While we allow the legal experts to debate the usefulness of the plea bargain, it is not difficult to see that the system does not support a strict sanction or disciplinary approach to administrative ethics and will not likely prevent unethical behaviour since potential looters are given a benign option in corruption cases. Similarly, the judicial system that makes it difficult to convict offenders or mete out light punishment for weighty offences does not support an effective control and preventive approach. The failure of the Nigerian criminal justice system to effectively and severely punish the erring rich and mighty is infamous (Oladimeji, 2016b), and therefore does not show much political commitment to deal with unethical practices among the high public officials. A major incentive to corruption in Nigeria is the sacred cow treatment given to the high profile looters of public funds.
Even in the present administration (of President Buhari) that claims that the fight against corruption is a priority, most Nigerians are not impressed with the way allegations against some members of the cabinet are being handled. For instance, the Nigerian Senate called for the removal and prosecution of the Secretary to the Federal Government (SGF), Babachir Lawal, who was alleged to have breached the country's contract award law. His company, Global Vision Ltd., was one of the companies indicted for allegedly benefiting from inflated and phantom contracts - or ones not executed at all. The contracts were awarded by the Presidential Initiative on the North East (Adebayo & Tukur, 2016). Similarly, the appointment of the present Chairman of EFCC was not confirmed by the Senate based on an unfavourable report regarding sound ethical status by the Department of State Services (DSS), (Umoru & Erunke, 2016). President Buhari had written back to the Senate alleging an unfair hearing and procedural error in the Senate report. While it is not fair that an individual should be punished for an offence he or she has not committed, it is more supportive of transparency and public trust in a government that suspected or accused individuals should resign or be relieved of their public office until they prove themselves otherwise.
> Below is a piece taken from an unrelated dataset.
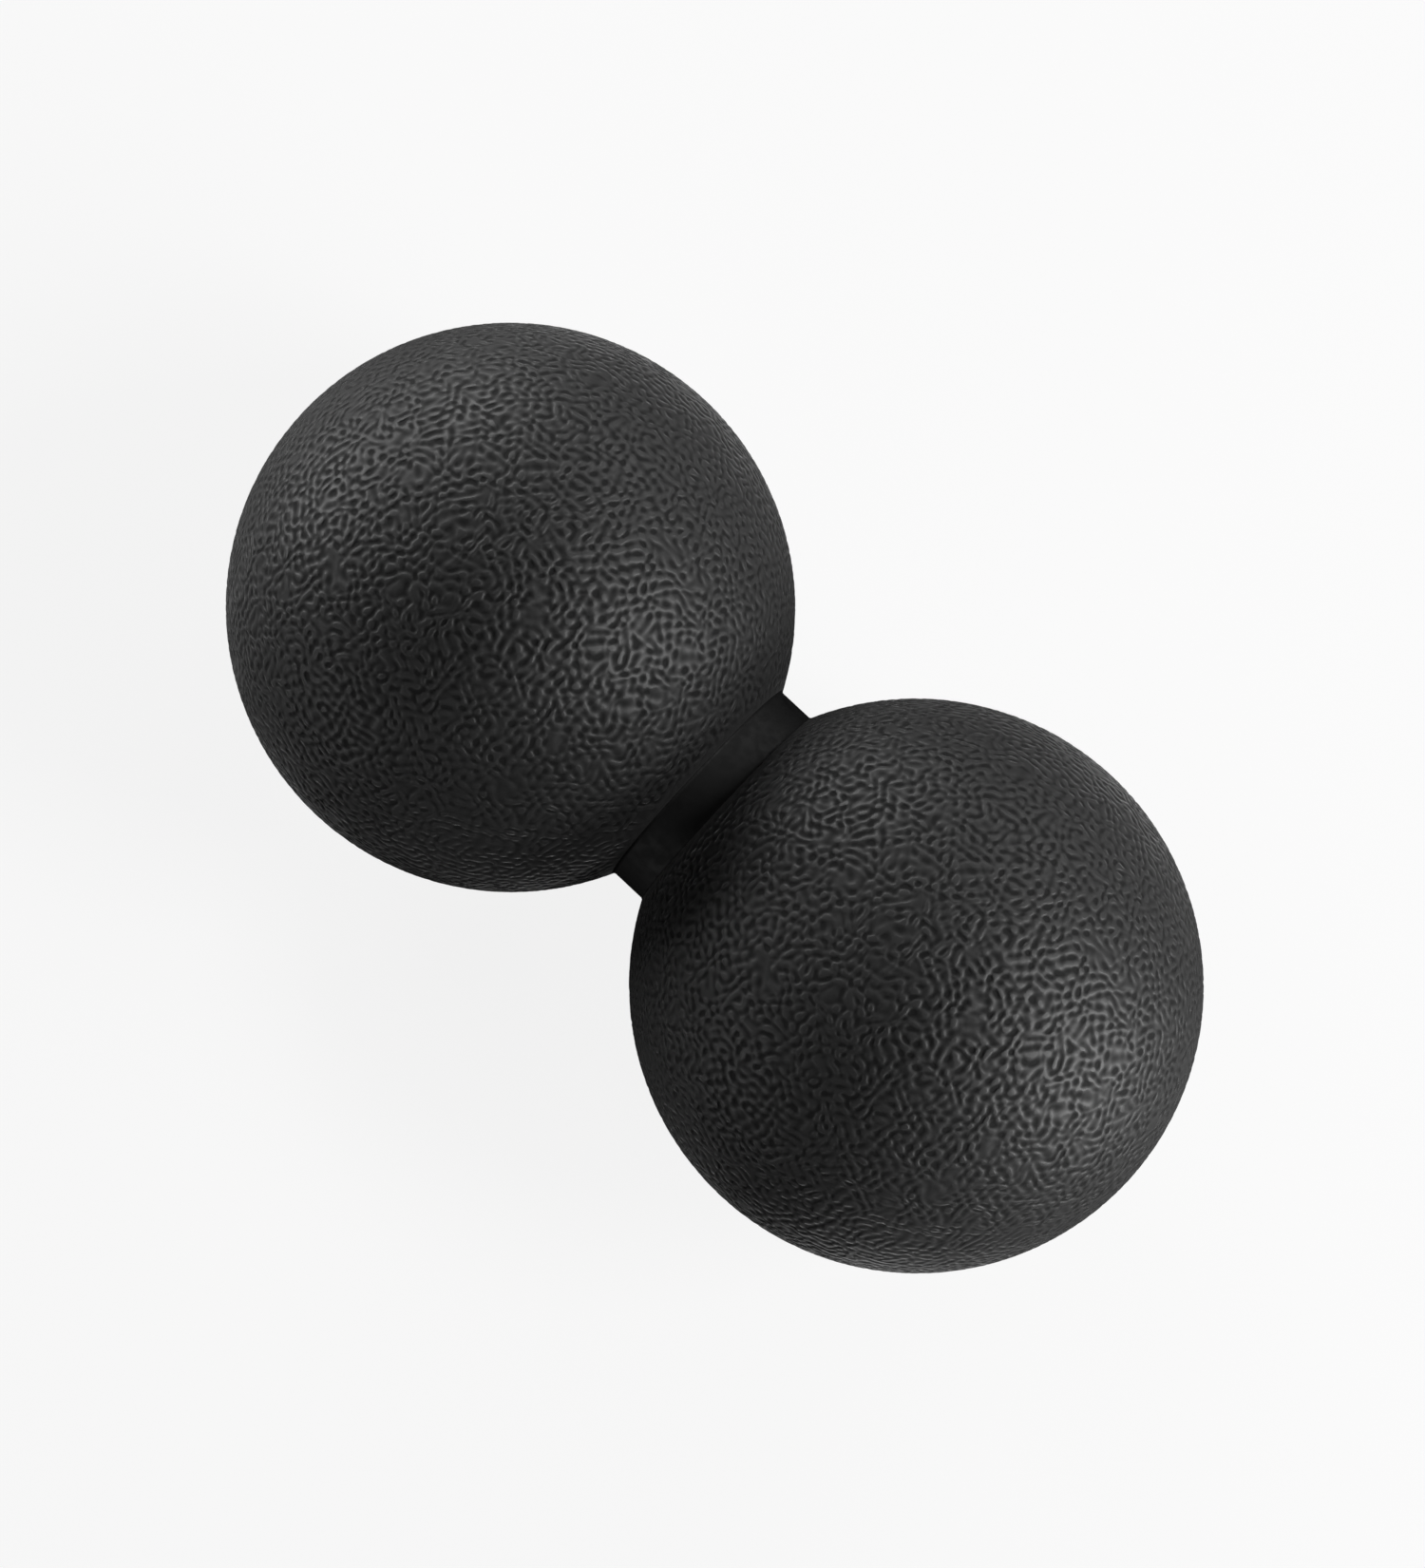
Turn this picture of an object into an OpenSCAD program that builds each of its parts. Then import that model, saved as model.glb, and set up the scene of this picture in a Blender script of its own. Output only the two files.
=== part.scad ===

This is more crucial in a system where corruption has become a way of life and the public trust in the commitment of political leaders to deal with it is wavering.
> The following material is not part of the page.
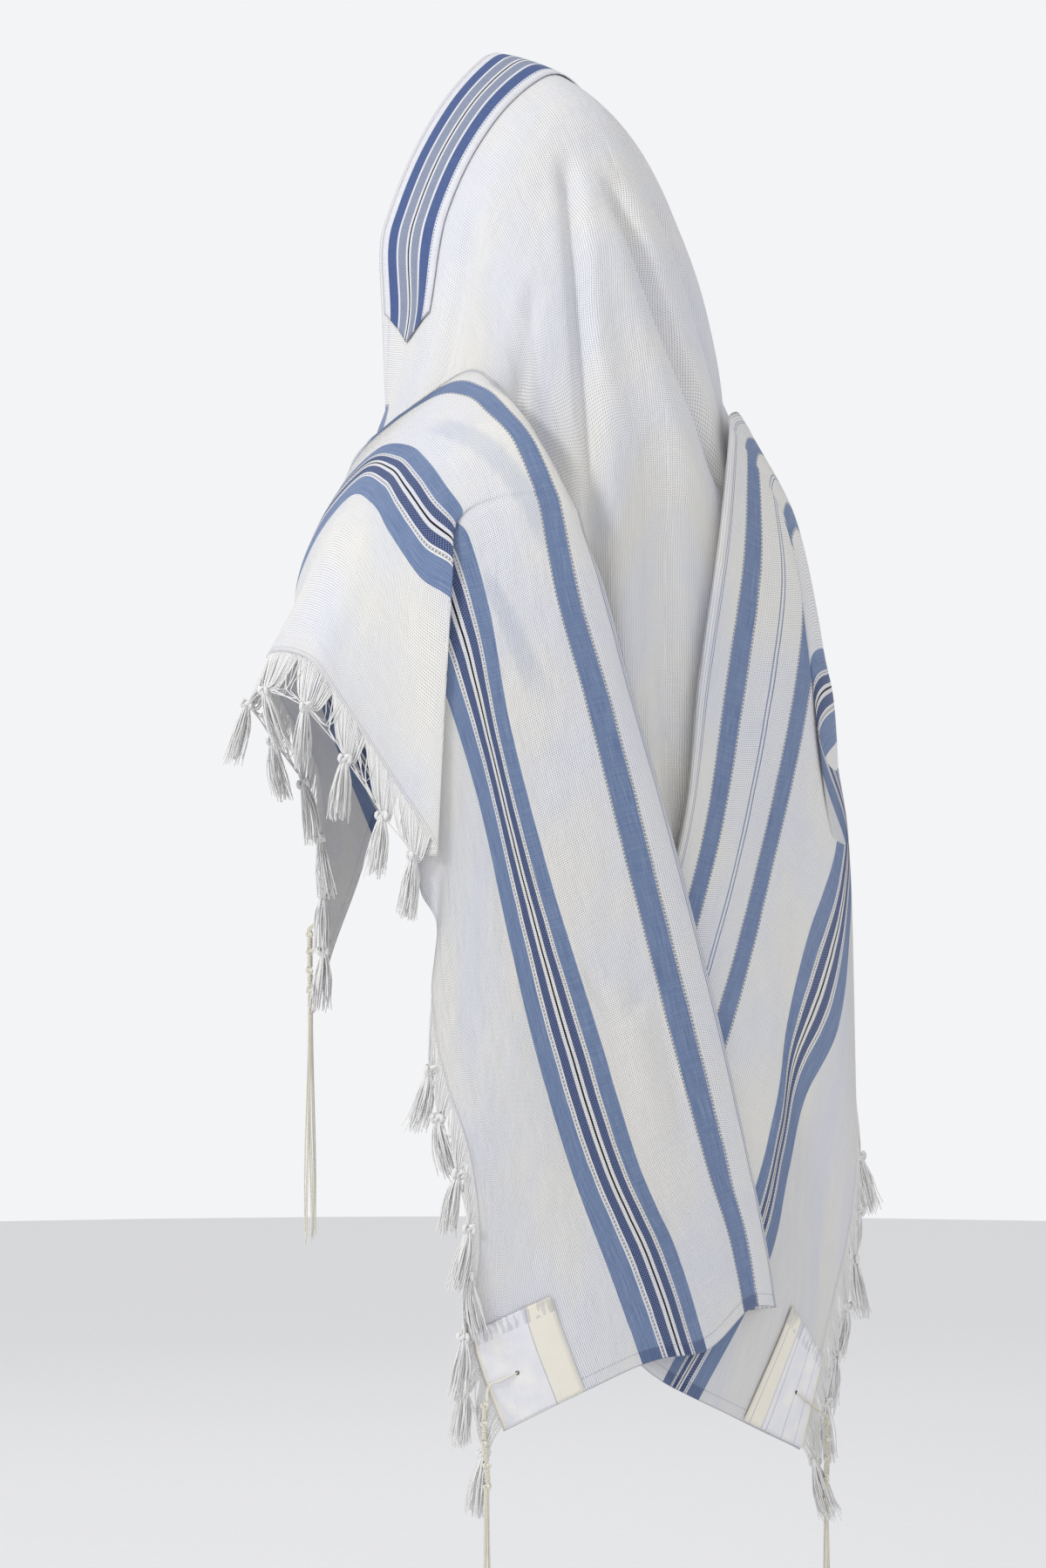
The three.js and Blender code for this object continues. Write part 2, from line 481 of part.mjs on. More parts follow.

Despite the fact that the country has emphasized the legislative approach by legislating every relevant ethical code, she has not shown a strong sanction approach in dealing with her ethical challenge. Thus, the multiple laws against unethical financial practices fail to serve the purpose securing compliance. This is because political and administrative controls are loose and the reality is that the country treats unethical behaviour with kid gloves, especially among the high political officials. Effective political and administrative control should support corruption prevention efforts by monitoring the management of public resources, detecting and signaling individual deficiencies and systemic weaknesses (OECD, 2000). As it is, the anti-graft war in Nigeria is rather reactive and cosmetic than preventive and sanction driven.
Concluding Remarks
Being consistently ranked by Transparency International among the most corrupt nations in the world, it is clear that the Nigerian ethical climate is very conducive to corruption. It therefore requires more of the compliance-based ethical system. The compliance-based approach is more appropriate to situations in which unethical behaviour is rampant and will be difficult to change, while the integrity-based approach appears more appropriate to situations in which there is a strong shared sense of values, and a higher degree of homogeneity (UNDP, 2007). Apparently, Nigeria gives the impression of using the disciplinary or sanctions approach. While efforts are made to establish laws criminalizing direct and indirect actions that lead to corruption, and sign international conventions to fight corrupt practices, the study shows that the criminal justice system treats corruption with kid gloves and provides support for high public officials to be senselessly corrupt rather than work to prevent it. Special attention has not been paid to officials in
positions that are particularly susceptible to corruption. Creating a disciplinary ethical climate cannot be complete without strong enforcement and consequential outcomes that are sufficient to discourage potential offenders.
Thus, as far as the punishment for corrupt conducts is light and ample loopholes exist for suspects to manipulate the judicial system, citizens will continue to be attracted to government positions to get rich and indeed, as is usually the case, one will be considered foolish and stupid by his people to remain poor after holding an exalted public office. In this kind of ethical environment, it is obvious that the political will and even the psychological disposition of officials to do what is universally acceptable or to rely more on the value approach to do what is right may not produce significant results. This is the reason why better pay for the higher political and career officials has not been significant in reducing unethical conduct among them. The divergence in the level of corruption observed among the high profile public officials and the low ones lies in the effectiveness of political and administrative control measures. The low level employees are subjected to a series of administrative controls exercised by the hierarchy of their institutions; but the high level political and administrative officials have little control resulting from lack of transparency and openness in government, weak civil society actions and ineffective political leadership and will.
Subjecting politicians and high level career administrators to greater societal pressures through more open and transparent measures including the use of open bidding approaches for government contracts, exploiting and strengthening the whistle-blowing policy recently introduced by the Federal Ministry of Finance, could help to strengthen the control system. There is also need to consider enacting a law that could establish a separate system of courts to handle corruption cases, recognize lifelines in handling and dispensing the cases and significantly reviewing the punishments, including death sentences for corrupt acts involving some benchmark monetary value. It is perhaps thanks to the severity of punishment and a very strict attitude towards corruption and the Chinese criminal justice system that that country and many others in Asia as well have been doing a very good job in preventing and punishing corruption (Yunhai, 2005).